Abstract
Patients with refractory hematologic malignancies and those who relapse after allogeneic hematopoietic stem cell transplantation (HSCT) have a dismal prognosis. Both disease recurrence and regimen-related toxicities contribute to the high mortality in this population. We designed a reduced intensity conditioning regimen using haploidentical donors in an effort to improve overall survival rates, by both decreasing disease recurrence and transplant-related mortality. From 2003 to 2005, we enrolled 25 patients with refractory hematologic malignancies. The median age was 11.9 years (range 2.8 to 26.5); 15 were male. Diagnoses included ALL (n= 9), AML (n= 10), MDS (n=1), NHL (n=3), CML (n=1), and JMML (n= 1). The majority (n=24) had persistent or refractory disease at the time of HSCT; only one was in remission (n= 1). Nine patients had no prior HSCT, 15 had 1 prior HSCT, and 1 had 3 prior HSCT. Donors were fathers (n=16), mothers (n=6), or siblings (n=3). Donor-recipient pairs matched at 3 (n=18), 4 (n=6), or 5 (n=1) of 6 HLA loci. All grafts were cytokine-mobilized peripheral blood stem cells, using GM-CSF and G-CSF. Grafts were depleted of T-lymphocytes on the CliniMACS device using the OKT3 antibody. Grafts contained a median of 14.89 X106 CD34+/kg (range, 2.23 to 51.20) and 1.4 X105 CD3+/kg (range, 0.1 to 4.5). The conditioning regimen consisted of fludarabine 40 mg/m²/day for 5 days, melphalan 60 mg/m²/day for 2 days, and thiotepa 10 mg/kg/day for 1 day. OKT3 was administered in an escalating and de-escalating fashion from day −9 to day +17. Rituximab was administered on day ) as EBV prophylaxis. MMF was initiated on day −2 for GVHD prophylaxis. The median time to engraftment of neutrophils was day +10 (range, 7–12); the median time to recovery of platelets to 20,000/mm3 and 50,000/mm3 was day +17 (range, 12–36) and day +17 (range, 12–76), respectively. 3 patients did not engraft:
recovered with JMML, and
were salvaged with grafts from their original HSCT donor.
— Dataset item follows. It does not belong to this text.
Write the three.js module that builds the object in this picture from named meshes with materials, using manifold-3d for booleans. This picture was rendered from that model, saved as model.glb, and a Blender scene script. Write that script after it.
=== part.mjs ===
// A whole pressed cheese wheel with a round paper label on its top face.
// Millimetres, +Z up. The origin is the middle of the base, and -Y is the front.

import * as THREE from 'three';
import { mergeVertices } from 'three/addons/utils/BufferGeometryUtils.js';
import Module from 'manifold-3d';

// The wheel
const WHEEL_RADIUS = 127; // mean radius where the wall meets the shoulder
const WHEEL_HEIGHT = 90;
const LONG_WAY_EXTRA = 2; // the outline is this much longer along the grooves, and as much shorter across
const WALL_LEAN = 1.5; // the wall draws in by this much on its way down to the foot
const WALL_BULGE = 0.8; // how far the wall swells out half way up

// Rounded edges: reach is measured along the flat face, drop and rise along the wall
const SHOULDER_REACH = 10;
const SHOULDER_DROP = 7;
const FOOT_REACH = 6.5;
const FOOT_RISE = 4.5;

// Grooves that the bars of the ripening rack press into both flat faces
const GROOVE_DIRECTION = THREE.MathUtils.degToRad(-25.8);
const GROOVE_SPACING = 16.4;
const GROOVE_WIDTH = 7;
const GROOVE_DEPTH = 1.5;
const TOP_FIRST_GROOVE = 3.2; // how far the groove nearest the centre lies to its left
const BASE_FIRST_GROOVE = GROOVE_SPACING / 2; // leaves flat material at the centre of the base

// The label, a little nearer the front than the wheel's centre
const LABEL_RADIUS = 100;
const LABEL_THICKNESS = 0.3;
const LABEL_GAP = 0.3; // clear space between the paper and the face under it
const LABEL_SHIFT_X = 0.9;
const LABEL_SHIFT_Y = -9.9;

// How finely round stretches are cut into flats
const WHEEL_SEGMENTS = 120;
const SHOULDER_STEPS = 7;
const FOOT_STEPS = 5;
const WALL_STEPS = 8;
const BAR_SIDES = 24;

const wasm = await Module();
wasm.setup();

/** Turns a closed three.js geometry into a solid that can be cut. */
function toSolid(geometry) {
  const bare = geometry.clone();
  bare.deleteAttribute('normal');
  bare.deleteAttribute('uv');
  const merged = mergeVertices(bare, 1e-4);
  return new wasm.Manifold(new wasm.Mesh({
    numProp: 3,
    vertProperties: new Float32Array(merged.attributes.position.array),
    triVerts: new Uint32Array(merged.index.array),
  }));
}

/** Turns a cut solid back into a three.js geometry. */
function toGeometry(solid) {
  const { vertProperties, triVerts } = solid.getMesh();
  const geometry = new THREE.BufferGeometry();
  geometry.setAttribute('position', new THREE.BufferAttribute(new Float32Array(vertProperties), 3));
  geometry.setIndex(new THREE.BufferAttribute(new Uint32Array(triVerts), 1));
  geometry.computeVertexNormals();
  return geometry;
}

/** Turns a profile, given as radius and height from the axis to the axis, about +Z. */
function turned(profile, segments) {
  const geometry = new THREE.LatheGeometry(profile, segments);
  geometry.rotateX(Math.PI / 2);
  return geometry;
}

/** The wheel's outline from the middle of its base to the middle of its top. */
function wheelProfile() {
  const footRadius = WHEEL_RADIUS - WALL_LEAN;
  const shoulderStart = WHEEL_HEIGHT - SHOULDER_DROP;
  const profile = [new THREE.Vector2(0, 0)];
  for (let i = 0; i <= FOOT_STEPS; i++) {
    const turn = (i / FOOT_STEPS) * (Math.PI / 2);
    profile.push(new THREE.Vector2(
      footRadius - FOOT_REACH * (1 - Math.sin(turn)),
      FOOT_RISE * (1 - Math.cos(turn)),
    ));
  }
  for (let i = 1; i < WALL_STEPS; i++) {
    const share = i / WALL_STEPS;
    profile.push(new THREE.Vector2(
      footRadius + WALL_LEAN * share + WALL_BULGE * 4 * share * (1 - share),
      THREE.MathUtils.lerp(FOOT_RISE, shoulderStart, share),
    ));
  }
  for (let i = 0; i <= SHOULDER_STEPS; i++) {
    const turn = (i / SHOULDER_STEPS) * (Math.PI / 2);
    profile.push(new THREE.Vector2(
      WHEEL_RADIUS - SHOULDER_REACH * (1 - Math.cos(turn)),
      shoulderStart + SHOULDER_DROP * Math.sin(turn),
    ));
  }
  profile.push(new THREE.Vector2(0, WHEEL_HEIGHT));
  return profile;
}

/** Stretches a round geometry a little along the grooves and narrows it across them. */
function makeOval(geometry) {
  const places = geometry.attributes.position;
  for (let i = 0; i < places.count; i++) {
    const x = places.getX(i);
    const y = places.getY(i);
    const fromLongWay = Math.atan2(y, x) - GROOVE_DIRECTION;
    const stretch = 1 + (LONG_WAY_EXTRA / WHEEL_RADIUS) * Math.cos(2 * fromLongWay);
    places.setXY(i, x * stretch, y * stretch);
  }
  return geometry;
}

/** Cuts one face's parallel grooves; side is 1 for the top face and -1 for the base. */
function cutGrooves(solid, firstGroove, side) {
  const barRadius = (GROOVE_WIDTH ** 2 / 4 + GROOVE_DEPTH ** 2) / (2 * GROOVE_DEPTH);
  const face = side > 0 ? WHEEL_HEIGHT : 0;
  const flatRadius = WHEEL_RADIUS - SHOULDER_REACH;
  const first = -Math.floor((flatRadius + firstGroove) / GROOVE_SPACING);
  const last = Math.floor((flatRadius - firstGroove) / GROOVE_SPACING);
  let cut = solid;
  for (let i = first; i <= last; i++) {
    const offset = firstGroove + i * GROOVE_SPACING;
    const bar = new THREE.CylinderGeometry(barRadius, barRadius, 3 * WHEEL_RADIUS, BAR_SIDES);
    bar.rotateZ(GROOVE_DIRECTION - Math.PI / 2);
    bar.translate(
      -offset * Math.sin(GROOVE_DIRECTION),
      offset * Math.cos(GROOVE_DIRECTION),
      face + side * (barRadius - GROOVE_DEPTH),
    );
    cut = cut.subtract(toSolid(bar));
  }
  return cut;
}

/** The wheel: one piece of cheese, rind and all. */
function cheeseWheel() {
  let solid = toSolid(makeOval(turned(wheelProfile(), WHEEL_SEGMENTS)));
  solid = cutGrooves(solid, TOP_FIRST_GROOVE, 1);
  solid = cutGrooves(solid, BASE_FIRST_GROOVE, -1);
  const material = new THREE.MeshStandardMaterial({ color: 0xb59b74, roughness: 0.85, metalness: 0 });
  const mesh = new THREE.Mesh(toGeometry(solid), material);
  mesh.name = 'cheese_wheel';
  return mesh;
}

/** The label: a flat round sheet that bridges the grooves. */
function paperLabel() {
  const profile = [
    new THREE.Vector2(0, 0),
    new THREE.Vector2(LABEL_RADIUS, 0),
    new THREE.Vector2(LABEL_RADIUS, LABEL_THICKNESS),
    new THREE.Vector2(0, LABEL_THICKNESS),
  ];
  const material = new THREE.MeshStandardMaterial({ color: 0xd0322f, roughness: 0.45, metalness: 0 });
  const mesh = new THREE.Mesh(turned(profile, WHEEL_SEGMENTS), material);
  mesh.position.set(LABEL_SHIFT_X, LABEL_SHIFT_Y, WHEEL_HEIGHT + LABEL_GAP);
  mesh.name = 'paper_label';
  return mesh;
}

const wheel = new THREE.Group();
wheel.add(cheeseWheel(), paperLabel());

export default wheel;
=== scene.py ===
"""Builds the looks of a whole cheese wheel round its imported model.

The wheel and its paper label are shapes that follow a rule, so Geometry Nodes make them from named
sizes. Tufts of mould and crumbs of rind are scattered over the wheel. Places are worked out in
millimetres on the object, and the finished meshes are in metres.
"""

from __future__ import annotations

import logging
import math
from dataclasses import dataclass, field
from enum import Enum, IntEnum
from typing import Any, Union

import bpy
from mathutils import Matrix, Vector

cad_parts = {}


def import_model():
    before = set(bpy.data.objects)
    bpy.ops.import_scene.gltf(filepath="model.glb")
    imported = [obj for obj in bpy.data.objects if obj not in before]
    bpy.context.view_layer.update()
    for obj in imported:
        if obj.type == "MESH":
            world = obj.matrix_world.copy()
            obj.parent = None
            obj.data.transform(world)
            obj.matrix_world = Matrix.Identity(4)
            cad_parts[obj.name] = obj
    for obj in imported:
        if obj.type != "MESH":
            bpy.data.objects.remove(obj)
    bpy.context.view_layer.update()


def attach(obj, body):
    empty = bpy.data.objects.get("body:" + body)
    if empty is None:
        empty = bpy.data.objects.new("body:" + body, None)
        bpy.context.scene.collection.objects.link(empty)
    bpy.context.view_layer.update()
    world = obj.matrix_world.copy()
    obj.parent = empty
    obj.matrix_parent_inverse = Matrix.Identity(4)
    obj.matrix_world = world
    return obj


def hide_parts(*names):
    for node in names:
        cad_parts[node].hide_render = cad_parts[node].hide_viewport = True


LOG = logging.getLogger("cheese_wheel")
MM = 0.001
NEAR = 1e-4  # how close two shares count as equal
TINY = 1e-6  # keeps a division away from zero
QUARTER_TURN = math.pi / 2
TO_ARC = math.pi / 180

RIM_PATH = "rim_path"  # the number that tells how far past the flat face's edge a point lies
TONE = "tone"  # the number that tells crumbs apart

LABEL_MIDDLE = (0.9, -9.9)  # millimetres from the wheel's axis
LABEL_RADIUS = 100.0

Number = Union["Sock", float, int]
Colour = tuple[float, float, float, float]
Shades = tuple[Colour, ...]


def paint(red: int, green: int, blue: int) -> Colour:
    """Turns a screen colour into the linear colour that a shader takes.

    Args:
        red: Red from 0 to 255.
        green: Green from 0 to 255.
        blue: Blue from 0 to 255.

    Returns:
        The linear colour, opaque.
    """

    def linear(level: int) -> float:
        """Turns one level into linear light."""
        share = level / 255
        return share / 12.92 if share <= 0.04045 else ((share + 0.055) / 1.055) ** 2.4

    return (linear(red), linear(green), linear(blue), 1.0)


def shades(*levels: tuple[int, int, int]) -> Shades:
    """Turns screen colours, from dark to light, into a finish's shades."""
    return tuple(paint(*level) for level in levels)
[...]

The cumulative incidences of grade 2–4 and grade 3–4 acute GVHD were 44.0% and 8.0%, respectively; the cumulative incidence of chronic GVHD was 28.0%. No patient developed VOD. 13 patients died of disease recurrence with a median time to relapse of 105 days (range, 26–714). The cumulative incidence of relapse at 2 years post-HSCT was 50%. With only 4 patients dying of non-relapse causes, the cumulative incidence of non-relapse mortality plateaued at 20% at 11 months post-HSCT with 1 patient dying of each of the following: hemorrhage, infection, cardiomyopathy, and chronic GVHD. With a mean follow-up time of 387 days post-HSCT, the overall survival at one year and 2 years post-HSCT was 40% and 35%, respectively. The disease-free survival at one year and 2 years post-HSCT was 36% and 30%, respectively. Eight patients remain alive as outpatients with performance scores ≥90. Haploidentical HSCT with a reduced intensity conditioning regimen is safe and feasible in this high-risk patient population, resulting in prompt engraftment, acceptable GVHD rates, and promising survival rates. Measures to further prevent disease recurrence must be incorporated into future clinical trials to improve outcomes while maintaining low regimen-related toxicity rates.
Disclosure: No relevant conflicts of interest to declare.